Within the evolving open banking environment there are threats and opportunities. Open banking APIs require a change in approach and will sweep away long-standing habits, which some banks may view as a threat. But even if they identify APIs and open banking as a threat, the market is heading in this direction and resisting such a change does not make sense in the long term. Most banks support the idea of open APIs and realise that services can be opened to third parties in a secure way. In accelerating digital transformation, APIs are a significant opportunity for banks. They enable banks to cut through the complexity of the IT infrastructures that have been built up over decades and more quickly and easily reinvent services for customers. For example, APIs can leverage the data that resides in complex systems, presenting it to customers in a secure and customer-friendly way.
As new entrants come into the banking market, traditional banks are well-placed to compete. They have a large customer base with which they have built trust, particularly on the issue of data privacy. One of the foundations of the trust banks have built with customers is regulation – banks are highly regulated and customers know this. Fintechs are less regulated, but there is a trend towards greater regulation, with PSD2 bringing any company that wants to offer account information or payment initiation services under the regulatory umbrella. Banks can leverage their customer base and trust to develop and offer new services, but they must ensure they invest enough. The development of new services also requires a change in who a bank recruits. New profiles are being taken on board to accelerate the shift in culture to open banking, among them millennials and data scientists.
In an open banking environment, banks must realise that they cannot do everything by themselves and will need to open their ecosystems to partnerships with fintechs and possibly with the big techs such as Google, Amazon and Apple. An open environment will enable banks to deliver more value to customers than a closed one. The required expertise and experience will be sourced differently, as banks not only hire the required skills but also work with many different types of companies, including small start-ups and incubator companies.
I am sceptical that the threat APIs pose of the disintermediation of banks will materialise significantly. On the contrary, banks will develop API based services, they may also buy the companies that are developing APIs or even better partner with them to share value. Whichever way banks choose to integrate the APIs will be good for banks, the market and customers.
Deputy Director - Products, Payments & Cash Management
Because banks will be working with a wider variety of partner companies – some of them very small – testing will become a much more important factor than it is today and will also change in nature. The long-established habit of product delivery required a product or service to be 100% ready before it was rolled out – a time-consuming process. Digital technology enables banks to be more agile in how they test new products and services. In the open banking environment where competition is intensified, banks can speed up product testing by working with subgroups of customers who will be willing to test news services provide usage feedback and suggest development of new features before these producst are industrialised and rolled out to the entire customer base.

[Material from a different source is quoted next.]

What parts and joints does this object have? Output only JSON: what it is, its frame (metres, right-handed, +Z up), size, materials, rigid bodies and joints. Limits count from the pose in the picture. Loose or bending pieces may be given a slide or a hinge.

The threat of disintermediation of banks hasn’t materialised at a large scale, despite new fintech companies entering the market with aggregation services linked to payment facilities. Banks responded by developing similar services and the new entrants have been unable to attract large numbers of customers so far. Of course, if a bank doesn’t respond at all to such developments, then it would risk disintermediation. On the customer value chain, there always will be some companies that want to take a piece of the cake. There is more value in banks combining their customer base and know-how with the ideas and value-add that fintechs can bring.
APIs can deliver real value to customers across a wide range of areas. They can enable services to be bundled together to provide a single point of contact with the bank. No longer do payments facilities, analytics, reporting and wealth management, for example, have to be presented separately. APIs also can improve customer experience by enabling banks to think as the customer, rather than as a bank. Products and services can be developed to answer the needs of customers, rather than the way banks want customers to use services. APIs provide transparency on cost, services, quality and responsibility for various aspects and importantly, ensure high levels of security and data protection.

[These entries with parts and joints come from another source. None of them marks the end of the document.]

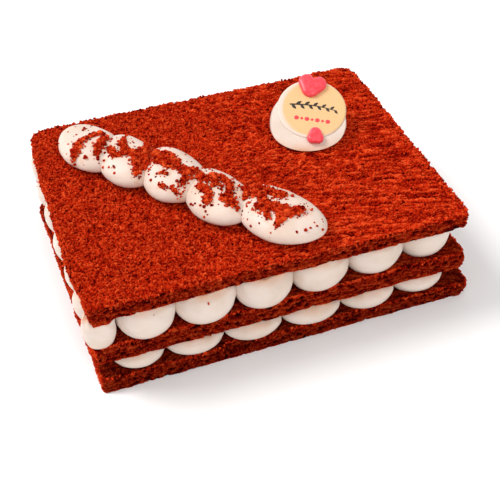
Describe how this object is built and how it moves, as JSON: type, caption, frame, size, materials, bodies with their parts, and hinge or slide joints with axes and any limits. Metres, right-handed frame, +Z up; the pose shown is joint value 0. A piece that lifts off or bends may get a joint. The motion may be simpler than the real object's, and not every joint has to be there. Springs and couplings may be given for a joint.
{
  "type": "red velvet cake",
  "caption": "Rectangular layer cake of thin red sponge sheets with piped cream between them, a row of crumb-dusted cream mounds and a round iced plaque with hearts on top.",
  "frame": {"origin": "centre of the footprint at the underside", "axes": "+X along the long front edge to the right, +Y from the front edge to the back, +Z up"},
  "size_m": [0.2168, 0.1555, 0.0846],
  "materials": {
    "red_sponge": "matt, granular crumb",
    "cream": "satin whipped cream",
    "yellow_icing": "smooth satin icing",
    "pink_fondant": "smooth, slightly glossy fondant",
    "dark_icing": "dried icing line",
    "red_icing": "dried icing line"
  },
  "bodies": {
    "root": {"sponge_bottom": "red_sponge", "cream_lower": "cream", "sponge_middle": "red_sponge", "cream_upper": "cream", "sponge_top": "red_sponge", "dollop_1": "cream", "dollop_2": "cream", "dollop_3": "cream", "dollop_4": "cream", "dollop_5": "cream", "plaque_cream": "cream", "plaque_disc": "yellow_icing", "heart_large": "pink_fondant", "heart_small": "pink_fondant"}
  },
  "joints": []
}
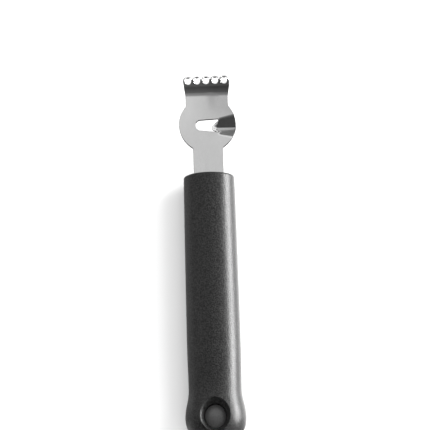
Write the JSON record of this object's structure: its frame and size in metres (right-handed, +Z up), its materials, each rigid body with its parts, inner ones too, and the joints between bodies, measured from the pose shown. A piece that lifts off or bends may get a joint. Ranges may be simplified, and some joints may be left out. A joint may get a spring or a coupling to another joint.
{
  "type": "citrus zester and channel knife",
  "caption": "Hand tool with a stamped steel zesting tip and channel cutter on a flat stem, set in a round-ended oval plastic handle with a plugged hanging hole.",
  "frame": {"origin": "middle of the flat under the handle, on the surface that the tool lies on", "axes": "+Y along the handle towards the zesting tip, +Z up out of the face that the tip curls towards, +X to the side with the channel cutter"},
  "size_m": [0.0242, 0.1528, 0.018],
  "materials": {
    "blade_steel": "stainless sheet, fine satin polish, ground bright at the cutting edges",
    "core_plastic": "plain moulded black plastic, hidden inside the grip",
    "grip_plastic": "black moulded plastic with a fine spark-eroded grain",
    "plug_plastic": "black moulded plastic, smoother than the grip"
  },
  "bodies": {
    "root": {"blade": "blade_steel", "handle_core": "core_plastic", "handle_grip": "grip_plastic", "plug_front": "plug_plastic", "plug_back": "plug_plastic"}
  },
  "joints": []
}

APIs will enable customers to use the services of third parties or other actors for different opportunities via the security of a banks web portal. This can be of advantage to the bank, widening the range of services it can offer and helping its customers to receive products and services in the way they want, with safety.

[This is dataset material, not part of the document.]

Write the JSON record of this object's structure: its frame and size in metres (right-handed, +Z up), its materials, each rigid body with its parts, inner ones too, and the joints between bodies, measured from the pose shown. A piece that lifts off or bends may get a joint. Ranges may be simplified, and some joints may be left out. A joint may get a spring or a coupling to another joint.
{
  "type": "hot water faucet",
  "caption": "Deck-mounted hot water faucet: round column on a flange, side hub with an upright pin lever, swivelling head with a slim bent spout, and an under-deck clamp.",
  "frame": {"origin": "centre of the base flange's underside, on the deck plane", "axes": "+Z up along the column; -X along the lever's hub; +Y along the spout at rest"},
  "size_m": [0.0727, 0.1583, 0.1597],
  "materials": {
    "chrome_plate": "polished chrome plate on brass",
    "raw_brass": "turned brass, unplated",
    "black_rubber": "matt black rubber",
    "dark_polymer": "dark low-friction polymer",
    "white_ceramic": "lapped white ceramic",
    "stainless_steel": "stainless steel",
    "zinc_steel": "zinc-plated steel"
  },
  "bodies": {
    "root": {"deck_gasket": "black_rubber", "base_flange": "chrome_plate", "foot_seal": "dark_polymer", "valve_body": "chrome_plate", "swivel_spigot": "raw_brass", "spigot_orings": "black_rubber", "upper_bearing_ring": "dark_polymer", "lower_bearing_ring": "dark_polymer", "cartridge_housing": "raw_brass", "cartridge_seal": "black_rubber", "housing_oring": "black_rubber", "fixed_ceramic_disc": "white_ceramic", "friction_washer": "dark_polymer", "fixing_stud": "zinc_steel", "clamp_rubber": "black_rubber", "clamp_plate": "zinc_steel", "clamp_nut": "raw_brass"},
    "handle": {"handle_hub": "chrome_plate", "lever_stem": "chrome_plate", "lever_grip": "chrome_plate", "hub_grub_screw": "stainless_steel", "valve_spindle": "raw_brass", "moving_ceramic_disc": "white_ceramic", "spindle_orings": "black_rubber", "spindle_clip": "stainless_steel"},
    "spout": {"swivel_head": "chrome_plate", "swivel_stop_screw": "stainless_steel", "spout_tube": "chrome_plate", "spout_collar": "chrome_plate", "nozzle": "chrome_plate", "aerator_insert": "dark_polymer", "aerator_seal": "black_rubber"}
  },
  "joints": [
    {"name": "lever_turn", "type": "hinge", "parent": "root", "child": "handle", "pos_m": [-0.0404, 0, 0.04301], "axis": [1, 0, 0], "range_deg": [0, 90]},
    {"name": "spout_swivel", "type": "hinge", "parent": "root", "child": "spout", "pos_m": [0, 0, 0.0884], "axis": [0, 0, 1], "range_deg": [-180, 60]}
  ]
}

Senior Public Affairs Adviser for Payment Products & Cash Management Solutions
Societe Generale is developing APIs for wholesale banking clients, creating a new website that presents a single screen interface to the information that resides in a variety of systems that previously clients had to access separately. This was created without having to change the core systems. Increasingly, data protection rules will dictate how customer information is accessed and used. At present, many TPPs access banking systems to take customer data without gaining a clearly understood customer consent. This will change with upcoming regulations (e.g. PSD2 and GDPR). At the same time, customers are becoming more aware of the importance of their data and how it is accessed. This is a trend that is likely to continue.